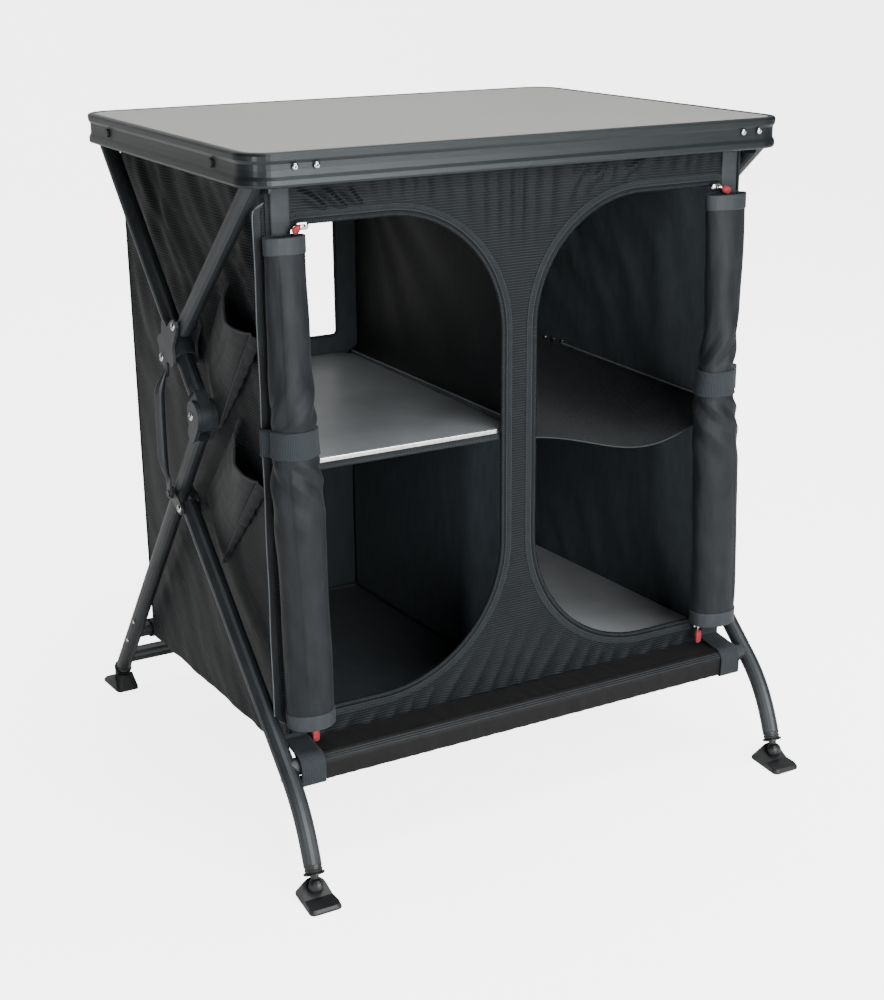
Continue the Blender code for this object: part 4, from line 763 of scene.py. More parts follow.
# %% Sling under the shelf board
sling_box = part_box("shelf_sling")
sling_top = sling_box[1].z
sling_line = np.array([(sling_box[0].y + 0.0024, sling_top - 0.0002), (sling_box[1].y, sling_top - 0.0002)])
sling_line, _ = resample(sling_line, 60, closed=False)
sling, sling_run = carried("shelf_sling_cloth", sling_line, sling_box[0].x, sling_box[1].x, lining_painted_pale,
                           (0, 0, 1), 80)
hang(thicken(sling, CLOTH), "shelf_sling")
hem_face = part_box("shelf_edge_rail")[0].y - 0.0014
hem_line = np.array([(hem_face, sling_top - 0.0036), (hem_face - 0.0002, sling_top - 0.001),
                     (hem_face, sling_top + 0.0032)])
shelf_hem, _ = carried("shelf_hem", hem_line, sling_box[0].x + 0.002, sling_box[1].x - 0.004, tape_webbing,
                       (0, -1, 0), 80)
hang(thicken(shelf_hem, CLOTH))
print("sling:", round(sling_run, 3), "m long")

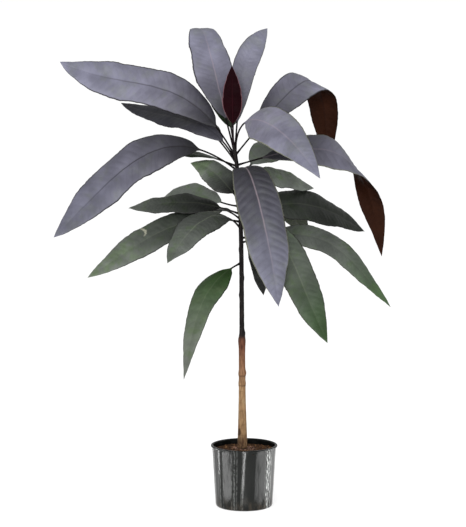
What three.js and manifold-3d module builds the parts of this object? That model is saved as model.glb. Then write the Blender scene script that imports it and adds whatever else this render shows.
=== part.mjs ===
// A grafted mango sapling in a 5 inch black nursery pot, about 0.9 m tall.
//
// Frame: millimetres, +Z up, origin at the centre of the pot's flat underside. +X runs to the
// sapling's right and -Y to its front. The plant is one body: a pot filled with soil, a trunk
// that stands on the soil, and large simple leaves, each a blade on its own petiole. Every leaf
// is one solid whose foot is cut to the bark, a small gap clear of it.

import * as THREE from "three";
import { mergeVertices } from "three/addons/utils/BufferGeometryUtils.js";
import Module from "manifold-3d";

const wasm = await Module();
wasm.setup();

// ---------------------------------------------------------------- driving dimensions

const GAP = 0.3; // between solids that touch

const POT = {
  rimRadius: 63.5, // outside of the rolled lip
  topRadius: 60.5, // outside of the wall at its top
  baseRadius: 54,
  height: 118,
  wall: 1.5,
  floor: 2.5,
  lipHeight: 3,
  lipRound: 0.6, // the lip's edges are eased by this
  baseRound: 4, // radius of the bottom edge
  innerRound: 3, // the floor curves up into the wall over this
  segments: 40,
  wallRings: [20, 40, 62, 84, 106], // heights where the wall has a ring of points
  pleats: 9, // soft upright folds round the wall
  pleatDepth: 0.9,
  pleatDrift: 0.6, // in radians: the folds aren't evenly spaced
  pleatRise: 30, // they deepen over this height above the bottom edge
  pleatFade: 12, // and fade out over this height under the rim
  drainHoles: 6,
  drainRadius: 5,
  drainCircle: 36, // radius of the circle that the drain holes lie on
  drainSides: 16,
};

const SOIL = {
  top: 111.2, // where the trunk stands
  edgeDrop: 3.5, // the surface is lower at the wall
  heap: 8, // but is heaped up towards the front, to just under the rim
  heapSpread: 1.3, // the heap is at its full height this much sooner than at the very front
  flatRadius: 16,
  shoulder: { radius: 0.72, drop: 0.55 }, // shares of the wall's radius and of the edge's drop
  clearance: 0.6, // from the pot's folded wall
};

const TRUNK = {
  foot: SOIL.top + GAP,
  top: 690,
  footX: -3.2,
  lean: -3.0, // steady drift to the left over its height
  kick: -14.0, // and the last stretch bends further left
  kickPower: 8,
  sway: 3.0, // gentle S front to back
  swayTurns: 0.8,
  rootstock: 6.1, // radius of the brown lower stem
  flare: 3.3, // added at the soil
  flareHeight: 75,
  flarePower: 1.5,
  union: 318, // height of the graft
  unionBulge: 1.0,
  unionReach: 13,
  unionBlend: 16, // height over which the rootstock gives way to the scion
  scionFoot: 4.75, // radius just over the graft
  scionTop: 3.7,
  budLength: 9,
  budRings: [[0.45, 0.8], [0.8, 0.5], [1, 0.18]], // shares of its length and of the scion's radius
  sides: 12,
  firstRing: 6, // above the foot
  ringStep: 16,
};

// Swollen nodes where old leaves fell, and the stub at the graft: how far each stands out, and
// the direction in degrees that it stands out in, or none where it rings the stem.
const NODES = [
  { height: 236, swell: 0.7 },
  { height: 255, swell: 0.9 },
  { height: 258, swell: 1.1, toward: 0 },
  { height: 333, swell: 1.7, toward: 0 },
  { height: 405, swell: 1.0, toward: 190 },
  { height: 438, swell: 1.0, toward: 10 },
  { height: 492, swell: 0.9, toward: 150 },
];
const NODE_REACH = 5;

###

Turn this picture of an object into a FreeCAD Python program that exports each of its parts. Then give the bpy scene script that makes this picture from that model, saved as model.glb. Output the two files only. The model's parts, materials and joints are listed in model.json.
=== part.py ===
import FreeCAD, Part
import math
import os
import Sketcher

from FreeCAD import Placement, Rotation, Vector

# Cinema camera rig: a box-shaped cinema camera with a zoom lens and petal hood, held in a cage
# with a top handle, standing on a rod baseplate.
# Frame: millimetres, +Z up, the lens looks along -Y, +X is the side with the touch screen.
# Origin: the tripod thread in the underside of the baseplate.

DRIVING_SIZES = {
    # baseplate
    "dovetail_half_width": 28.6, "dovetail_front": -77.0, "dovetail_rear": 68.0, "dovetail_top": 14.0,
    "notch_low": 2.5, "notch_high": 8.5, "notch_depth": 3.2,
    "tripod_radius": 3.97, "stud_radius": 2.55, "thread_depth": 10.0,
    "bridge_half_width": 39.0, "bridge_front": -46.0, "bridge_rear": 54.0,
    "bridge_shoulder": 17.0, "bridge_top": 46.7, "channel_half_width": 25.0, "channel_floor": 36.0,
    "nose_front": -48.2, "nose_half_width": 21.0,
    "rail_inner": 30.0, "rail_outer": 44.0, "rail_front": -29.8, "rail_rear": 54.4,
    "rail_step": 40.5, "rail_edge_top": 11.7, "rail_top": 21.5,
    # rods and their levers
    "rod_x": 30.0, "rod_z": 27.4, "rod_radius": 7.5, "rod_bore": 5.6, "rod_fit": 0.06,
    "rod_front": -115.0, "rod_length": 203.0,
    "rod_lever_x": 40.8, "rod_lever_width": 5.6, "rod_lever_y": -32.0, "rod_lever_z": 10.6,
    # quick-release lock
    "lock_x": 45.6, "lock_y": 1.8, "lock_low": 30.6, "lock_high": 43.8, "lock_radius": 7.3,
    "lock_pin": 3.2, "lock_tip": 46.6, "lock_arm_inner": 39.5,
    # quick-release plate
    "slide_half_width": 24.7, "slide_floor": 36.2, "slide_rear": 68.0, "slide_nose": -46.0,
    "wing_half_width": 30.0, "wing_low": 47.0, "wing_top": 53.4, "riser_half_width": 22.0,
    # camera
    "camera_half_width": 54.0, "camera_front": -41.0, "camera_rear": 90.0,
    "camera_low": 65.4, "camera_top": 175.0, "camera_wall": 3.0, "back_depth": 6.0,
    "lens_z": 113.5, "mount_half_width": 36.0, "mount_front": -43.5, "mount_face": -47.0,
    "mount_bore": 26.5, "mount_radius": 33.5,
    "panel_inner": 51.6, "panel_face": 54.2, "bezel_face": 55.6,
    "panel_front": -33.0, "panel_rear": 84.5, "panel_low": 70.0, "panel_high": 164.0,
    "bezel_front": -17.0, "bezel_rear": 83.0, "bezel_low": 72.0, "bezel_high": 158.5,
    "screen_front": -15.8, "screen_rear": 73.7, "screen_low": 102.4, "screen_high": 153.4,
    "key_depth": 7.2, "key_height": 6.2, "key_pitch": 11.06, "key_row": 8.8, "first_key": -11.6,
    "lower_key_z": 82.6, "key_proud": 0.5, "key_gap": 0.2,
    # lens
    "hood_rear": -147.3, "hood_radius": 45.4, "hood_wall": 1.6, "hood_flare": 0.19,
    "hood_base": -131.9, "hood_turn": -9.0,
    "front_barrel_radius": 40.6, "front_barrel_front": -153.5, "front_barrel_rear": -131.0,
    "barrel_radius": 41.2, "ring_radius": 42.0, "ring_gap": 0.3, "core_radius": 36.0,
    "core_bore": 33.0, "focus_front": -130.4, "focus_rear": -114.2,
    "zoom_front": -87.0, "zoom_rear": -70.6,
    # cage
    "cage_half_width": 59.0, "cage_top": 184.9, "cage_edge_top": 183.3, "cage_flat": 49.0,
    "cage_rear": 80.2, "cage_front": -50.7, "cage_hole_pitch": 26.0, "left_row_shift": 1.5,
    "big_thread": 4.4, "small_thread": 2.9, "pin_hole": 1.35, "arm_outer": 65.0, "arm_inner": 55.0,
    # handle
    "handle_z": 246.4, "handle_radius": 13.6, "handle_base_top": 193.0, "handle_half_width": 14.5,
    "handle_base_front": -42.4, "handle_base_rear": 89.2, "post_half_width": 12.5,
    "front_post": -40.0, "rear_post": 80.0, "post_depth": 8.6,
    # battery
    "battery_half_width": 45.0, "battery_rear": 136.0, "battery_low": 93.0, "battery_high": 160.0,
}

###

### REQUIRED TASK
Extract, word for word, every line beginning with the one that holds "Continue the Blender" and concluding with the one that holds "What three.js and". Include both of those lines.

### WORKED SOLUTION
Continue the Blender code for this object: part 4, from line 763 of scene.py. More parts follow.
# %% Sling under the shelf board
sling_box = part_box("shelf_sling")
sling_top = sling_box[1].z
sling_line = np.array([(sling_box[0].y + 0.0024, sling_top - 0.0002), (sling_box[1].y, sling_top - 0.0002)])
sling_line, _ = resample(sling_line, 60, closed=False)
sling, sling_run = carried("shelf_sling_cloth", sling_line, sling_box[0].x, sling_box[1].x, lining_painted_pale,
                           (0, 0, 1), 80)
hang(thicken(sling, CLOTH), "shelf_sling")
hem_face = part_box("shelf_edge_rail")[0].y - 0.0014
hem_line = np.array([(hem_face, sling_top - 0.0036), (hem_face - 0.0002, sling_top - 0.001),
                     (hem_face, sling_top + 0.0032)])
shelf_hem, _ = carried("shelf_hem", hem_line, sling_box[0].x + 0.002, sling_box[1].x - 0.004, tape_webbing,
                       (0, -1, 0), 80)
hang(thicken(shelf_hem, CLOTH))
print("sling:", round(sling_run, 3), "m long")

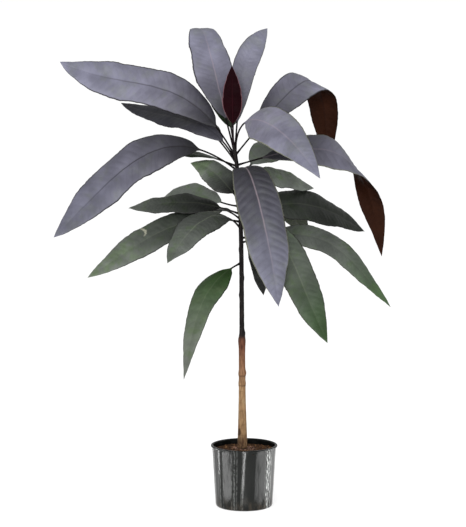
What three.js and manifold-3d module builds the parts of this object? That model is saved as model.glb. Then write the Blender scene script that imports it and adds whatever else this render shows.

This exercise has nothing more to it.